We stopped for gas in Medford at about 5; finally someone else pumped our gas! Oregon is unusual in that by law you cannot pump your own gas. It's a great deal for us, but it does make for some awkward moments on road trips when we forget that we have to do-it-yourself in other parts of the country.
The entire trip had gone smoothly up to this point, and although we did run into a little rush-hour traffic in Medford, we never really encountered any awful traffic. Occasionally there was someone in too much of a hurry, and there was one guy with a bicycle tied to the top of the pile of luggage that was strapped atop his car - the bike didn't look any too stable, and we were nervous the whole time he was in front of us. Wish we had a picture of that - you'd understand instantly! Steve just didn't like the idea of a bicycle coming through the windshield. Or the radiator. Frankly, neither did I.
|Close to home!|
About 60 miles up I-5, we took the turnoff in Salem, and were finally on the last stretch to home. The 50+-mile drive over the coastal mountains is very, very familiar; we have made it every few weeks (at least) for nearly 15 years - and last year, while my mother was ill, I was making the round-trip every weekend.
|Kinda like this.|
We petted the kitties, and listened to their complaints about our absence, made a quick check of email for any immediate crisis (none), and tumbled into bed. Sleeping late was on the agenda, since there wouldn't be one of those amazing breakfasts to make it worth getting up!

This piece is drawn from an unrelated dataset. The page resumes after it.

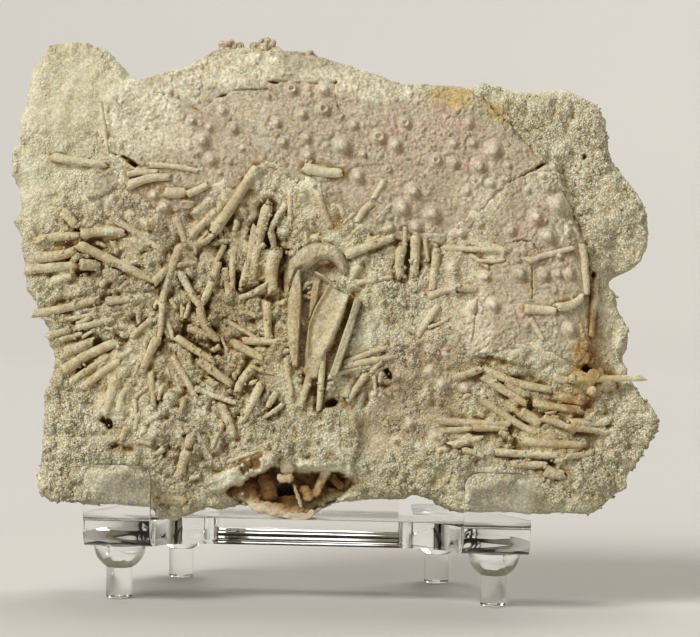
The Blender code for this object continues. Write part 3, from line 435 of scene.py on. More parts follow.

This has been one of the greatest vacations I have ever had, thanks in large part to Tony and Peggy at Featherbed Railroad, and especially thanks to my companion of 30 years, my husband Steve. It was a great trip, a wonderful birthday present, and I made memories that I will treasure for the rest of my life.
My thanks also to each of you who has taken the time to read my reports, look at our pictures, and enjoy our vacation along with us. And if you stop at Featherbed Railroad, be sure and tell Tony we sent you.
Now go out there and make some memories of your own!!